Patience: Applications to Weightlifting, Sports & Life
Written by Fritz Nugent
I would like to use Sarwar as an example here. Many of you know him. He’s the friendly guy in OLY, always smiling, happy, and working hard. He has set goals for snatch and clean & jerk a few times and met those goals each time, and then set new goals. He doesn’t get greedy with his goals. He also doesn’t try to max each week. And when he does max, he doesn’t really MAX. He kind-of maxes. He lifts to about 85-90% of his potential for the day and calls it good.
Is he lazy? Is he leaving gains on the table?
I would say no to both questions. Here’s his reasoning: he doesn’t want to get hurt. And I am in complete support of him. If he never pushes himself off the proverbial training “edge” (the edge is the end of your current tissue or psychological tolerance for any given task, and when you push further than the edge, you fall off, i.e. injury or burnout), then he gets to keep training each week, adding interest to his gains. He keeps getting better. He doesn’t have to take time off to nurse a nagging injury. In fact, he feels pretty good most days. He gets a little sore, but nothing crazy. Nothing serious. and yet his PR’s keep rolling in.

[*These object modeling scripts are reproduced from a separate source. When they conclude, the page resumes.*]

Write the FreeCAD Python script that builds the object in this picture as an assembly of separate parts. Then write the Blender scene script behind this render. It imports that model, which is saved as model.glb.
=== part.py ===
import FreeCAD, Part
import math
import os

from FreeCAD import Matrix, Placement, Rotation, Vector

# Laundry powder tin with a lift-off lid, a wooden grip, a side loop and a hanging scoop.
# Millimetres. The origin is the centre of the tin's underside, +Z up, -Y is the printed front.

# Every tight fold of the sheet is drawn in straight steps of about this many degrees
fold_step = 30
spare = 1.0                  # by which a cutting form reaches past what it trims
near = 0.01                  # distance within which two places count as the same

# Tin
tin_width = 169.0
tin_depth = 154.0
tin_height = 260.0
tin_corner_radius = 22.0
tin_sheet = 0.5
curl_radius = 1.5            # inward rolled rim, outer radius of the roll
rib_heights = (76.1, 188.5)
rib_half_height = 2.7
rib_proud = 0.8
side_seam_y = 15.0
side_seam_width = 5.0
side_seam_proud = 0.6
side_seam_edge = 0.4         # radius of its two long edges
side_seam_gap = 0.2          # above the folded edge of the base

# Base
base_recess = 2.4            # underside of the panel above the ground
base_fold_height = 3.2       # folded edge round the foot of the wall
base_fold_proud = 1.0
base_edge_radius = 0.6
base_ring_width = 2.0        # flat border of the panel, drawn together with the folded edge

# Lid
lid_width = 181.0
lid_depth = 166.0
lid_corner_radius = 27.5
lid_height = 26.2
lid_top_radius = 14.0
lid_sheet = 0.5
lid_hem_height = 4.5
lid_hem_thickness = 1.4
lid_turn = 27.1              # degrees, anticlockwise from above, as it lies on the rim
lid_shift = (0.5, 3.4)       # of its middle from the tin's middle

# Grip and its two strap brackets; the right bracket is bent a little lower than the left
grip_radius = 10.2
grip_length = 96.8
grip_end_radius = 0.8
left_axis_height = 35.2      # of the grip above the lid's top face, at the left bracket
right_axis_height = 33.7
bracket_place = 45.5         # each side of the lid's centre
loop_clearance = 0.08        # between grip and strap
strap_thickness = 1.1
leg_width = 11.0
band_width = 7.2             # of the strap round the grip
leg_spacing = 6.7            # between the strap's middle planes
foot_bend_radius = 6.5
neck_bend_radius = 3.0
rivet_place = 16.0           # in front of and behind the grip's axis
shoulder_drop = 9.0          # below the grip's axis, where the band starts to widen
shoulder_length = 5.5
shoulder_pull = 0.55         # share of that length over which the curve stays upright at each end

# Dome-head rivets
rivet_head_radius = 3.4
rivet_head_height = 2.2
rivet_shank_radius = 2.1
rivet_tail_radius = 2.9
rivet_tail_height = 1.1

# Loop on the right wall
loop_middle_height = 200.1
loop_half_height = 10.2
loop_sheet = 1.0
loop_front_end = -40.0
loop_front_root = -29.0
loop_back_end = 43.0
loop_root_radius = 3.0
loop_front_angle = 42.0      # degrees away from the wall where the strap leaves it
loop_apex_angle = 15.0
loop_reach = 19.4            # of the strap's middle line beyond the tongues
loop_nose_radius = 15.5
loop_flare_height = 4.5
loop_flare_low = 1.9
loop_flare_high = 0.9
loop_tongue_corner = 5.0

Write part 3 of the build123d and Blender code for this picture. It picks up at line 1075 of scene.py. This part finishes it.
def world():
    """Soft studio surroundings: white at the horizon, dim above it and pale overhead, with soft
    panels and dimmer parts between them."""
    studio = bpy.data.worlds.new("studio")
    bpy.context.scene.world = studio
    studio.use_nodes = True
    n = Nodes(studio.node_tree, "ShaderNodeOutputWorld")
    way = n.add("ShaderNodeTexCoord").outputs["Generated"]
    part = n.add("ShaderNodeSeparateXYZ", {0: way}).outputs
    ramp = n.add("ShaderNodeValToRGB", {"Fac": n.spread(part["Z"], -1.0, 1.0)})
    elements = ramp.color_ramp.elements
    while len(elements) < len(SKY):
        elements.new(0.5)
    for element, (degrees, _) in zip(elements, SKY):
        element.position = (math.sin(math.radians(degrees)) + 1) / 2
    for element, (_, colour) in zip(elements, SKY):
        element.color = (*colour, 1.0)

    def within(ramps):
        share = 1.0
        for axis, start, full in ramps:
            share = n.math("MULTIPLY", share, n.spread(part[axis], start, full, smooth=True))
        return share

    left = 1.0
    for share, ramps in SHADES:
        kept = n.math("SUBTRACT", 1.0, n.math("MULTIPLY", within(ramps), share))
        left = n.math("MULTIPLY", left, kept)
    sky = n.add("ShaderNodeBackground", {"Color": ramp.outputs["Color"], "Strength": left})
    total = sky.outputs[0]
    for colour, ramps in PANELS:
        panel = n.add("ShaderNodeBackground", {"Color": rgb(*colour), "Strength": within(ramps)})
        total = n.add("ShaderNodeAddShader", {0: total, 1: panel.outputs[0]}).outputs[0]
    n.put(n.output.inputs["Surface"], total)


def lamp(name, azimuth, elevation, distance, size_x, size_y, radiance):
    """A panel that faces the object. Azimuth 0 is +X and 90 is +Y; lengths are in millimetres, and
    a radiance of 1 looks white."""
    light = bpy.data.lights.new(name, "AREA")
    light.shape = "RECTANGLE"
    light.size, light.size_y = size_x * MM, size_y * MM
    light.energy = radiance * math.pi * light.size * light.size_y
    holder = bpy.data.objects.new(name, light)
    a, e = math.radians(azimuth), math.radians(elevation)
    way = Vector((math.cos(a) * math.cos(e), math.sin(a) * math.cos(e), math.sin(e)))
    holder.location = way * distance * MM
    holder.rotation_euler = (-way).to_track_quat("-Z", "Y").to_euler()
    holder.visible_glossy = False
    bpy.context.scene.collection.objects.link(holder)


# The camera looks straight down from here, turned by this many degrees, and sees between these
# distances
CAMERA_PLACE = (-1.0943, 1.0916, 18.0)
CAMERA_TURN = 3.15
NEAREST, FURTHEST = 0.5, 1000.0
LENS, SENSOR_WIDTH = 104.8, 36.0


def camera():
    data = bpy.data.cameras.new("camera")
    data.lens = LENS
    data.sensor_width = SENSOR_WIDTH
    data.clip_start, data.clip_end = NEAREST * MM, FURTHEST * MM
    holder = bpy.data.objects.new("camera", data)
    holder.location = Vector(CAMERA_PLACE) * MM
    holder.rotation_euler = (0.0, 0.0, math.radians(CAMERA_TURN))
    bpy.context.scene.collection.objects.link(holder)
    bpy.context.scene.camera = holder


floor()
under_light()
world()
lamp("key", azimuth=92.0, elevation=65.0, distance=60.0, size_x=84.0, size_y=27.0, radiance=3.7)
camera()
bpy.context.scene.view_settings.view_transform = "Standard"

I like to suggest that most people live in the 3-paces-from-the-edge range. This is close enough to reap steady gains over long durations without injury or burn-out. Pushing to 2-steps-from-the-edge you will get better a little faster, and you also risk more. Train ONE STEP from the edge and you may still get a little better, and you also risk A LOT. Everything, maybe. An injury often means starting back over. You have landed on Boardwalk, and you now must pay up your entire savings.

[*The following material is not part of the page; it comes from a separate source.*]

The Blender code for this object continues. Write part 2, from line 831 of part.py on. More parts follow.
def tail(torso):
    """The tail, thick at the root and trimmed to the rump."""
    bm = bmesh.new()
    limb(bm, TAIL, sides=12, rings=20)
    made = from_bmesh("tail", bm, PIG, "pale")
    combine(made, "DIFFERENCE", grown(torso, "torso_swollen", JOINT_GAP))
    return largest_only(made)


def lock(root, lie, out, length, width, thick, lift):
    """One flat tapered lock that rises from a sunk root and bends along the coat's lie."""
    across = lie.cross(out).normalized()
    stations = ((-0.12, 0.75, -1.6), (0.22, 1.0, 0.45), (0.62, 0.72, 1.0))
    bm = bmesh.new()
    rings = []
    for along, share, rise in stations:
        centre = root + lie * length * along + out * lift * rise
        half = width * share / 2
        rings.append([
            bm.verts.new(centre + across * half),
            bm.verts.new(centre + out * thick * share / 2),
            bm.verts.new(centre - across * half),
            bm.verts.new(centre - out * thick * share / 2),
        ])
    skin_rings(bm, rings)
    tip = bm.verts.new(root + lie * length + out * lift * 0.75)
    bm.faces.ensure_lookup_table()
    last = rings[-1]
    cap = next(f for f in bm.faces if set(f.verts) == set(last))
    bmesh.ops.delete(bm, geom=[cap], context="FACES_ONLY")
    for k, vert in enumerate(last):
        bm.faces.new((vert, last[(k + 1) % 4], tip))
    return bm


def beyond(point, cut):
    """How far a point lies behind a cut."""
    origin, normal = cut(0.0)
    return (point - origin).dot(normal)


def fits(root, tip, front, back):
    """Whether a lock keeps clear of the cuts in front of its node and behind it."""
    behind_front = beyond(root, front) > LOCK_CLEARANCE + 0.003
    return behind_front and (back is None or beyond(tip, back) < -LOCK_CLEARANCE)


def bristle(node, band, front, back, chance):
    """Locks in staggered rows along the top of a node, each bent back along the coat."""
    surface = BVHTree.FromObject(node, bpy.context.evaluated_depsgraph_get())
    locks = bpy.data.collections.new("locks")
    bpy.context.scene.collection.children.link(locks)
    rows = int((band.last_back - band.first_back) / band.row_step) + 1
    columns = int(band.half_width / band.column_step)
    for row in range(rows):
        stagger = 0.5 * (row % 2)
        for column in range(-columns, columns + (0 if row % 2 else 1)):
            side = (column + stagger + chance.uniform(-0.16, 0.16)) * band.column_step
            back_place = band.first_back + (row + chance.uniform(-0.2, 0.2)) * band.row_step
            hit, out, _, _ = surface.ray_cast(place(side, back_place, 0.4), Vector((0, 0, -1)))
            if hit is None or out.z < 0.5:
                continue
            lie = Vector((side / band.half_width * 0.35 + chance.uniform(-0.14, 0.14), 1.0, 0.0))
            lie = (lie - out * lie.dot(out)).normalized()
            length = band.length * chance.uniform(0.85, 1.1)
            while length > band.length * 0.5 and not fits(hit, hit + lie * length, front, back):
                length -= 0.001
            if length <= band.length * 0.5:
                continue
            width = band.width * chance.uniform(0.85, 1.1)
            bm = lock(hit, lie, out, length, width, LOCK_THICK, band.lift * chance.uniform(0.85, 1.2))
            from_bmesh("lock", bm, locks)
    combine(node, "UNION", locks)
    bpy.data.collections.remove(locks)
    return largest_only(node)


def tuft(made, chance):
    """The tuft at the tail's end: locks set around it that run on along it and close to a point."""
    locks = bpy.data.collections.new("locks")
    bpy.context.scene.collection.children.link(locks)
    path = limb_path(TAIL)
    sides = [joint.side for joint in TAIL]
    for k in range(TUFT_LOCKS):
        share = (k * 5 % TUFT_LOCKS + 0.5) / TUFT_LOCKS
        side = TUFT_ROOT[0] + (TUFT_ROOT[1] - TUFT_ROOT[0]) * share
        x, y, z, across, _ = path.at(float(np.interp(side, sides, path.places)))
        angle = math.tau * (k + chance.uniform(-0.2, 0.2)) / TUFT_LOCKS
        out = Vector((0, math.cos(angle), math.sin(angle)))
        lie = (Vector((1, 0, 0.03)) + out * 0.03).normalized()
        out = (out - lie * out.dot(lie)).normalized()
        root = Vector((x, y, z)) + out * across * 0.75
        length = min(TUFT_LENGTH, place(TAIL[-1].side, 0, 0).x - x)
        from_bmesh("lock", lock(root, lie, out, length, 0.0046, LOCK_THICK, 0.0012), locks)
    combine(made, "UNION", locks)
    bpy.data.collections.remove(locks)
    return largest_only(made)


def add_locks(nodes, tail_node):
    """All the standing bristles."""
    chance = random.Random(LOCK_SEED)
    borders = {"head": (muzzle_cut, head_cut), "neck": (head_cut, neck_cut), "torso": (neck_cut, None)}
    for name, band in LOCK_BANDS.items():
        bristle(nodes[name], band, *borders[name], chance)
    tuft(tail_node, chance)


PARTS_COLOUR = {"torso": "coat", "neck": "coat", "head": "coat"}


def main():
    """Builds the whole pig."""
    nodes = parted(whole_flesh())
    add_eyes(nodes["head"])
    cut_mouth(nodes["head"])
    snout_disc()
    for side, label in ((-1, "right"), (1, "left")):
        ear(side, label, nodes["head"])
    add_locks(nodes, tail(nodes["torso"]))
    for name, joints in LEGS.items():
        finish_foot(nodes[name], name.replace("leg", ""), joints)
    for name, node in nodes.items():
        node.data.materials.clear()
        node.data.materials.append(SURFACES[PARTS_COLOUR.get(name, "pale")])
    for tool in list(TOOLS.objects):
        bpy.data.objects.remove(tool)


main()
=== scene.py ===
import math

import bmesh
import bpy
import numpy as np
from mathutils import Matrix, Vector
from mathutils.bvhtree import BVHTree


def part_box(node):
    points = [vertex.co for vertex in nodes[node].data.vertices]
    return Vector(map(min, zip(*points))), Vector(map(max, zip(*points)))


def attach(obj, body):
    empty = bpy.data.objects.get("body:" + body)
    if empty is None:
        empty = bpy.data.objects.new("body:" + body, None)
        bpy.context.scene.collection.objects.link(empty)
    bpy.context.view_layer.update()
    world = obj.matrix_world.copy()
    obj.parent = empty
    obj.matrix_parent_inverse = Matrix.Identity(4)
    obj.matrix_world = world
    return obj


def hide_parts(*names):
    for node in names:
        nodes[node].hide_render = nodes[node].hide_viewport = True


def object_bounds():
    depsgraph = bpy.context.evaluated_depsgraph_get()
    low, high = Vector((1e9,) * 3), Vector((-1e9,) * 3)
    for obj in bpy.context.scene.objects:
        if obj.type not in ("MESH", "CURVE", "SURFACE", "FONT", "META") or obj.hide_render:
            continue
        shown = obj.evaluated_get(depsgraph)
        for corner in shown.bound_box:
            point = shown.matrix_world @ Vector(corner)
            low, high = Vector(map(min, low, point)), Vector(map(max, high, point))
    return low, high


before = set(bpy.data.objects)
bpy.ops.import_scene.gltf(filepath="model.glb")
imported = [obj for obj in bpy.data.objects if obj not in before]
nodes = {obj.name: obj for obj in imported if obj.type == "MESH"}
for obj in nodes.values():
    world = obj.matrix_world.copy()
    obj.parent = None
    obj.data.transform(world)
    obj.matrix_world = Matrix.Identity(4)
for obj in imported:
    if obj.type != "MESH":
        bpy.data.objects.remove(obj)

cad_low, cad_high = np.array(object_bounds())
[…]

One time I rolled my Jeep in high school and had to spend my entire bank account to fix my engine. I was fish-tailing on a dirt road, living on the edge, and fell off! Ha.
With my own training, I used to live on the edge. For years. And now my body has paid the price, and I can no longer (1.5 years after my back injury) load anything remotely heavy compared to my old PR’s. Don’t be like me. I didn’t have a coach holding me back. I didn’t really know where my edge was, and yet I found it fairly often. I wasn’t unbreakable then, and I’m certainly not, now. And neither are you.
So take a deep breath and relax. The only time to really push towards your edge is if it’s short-term and for a specific reason. Ask me about my smokejumpers and I can tell you how I help them live on the edge for 6 months. But if you don’t have a time-sensitive reason, then take a few steps back and enjoy the view.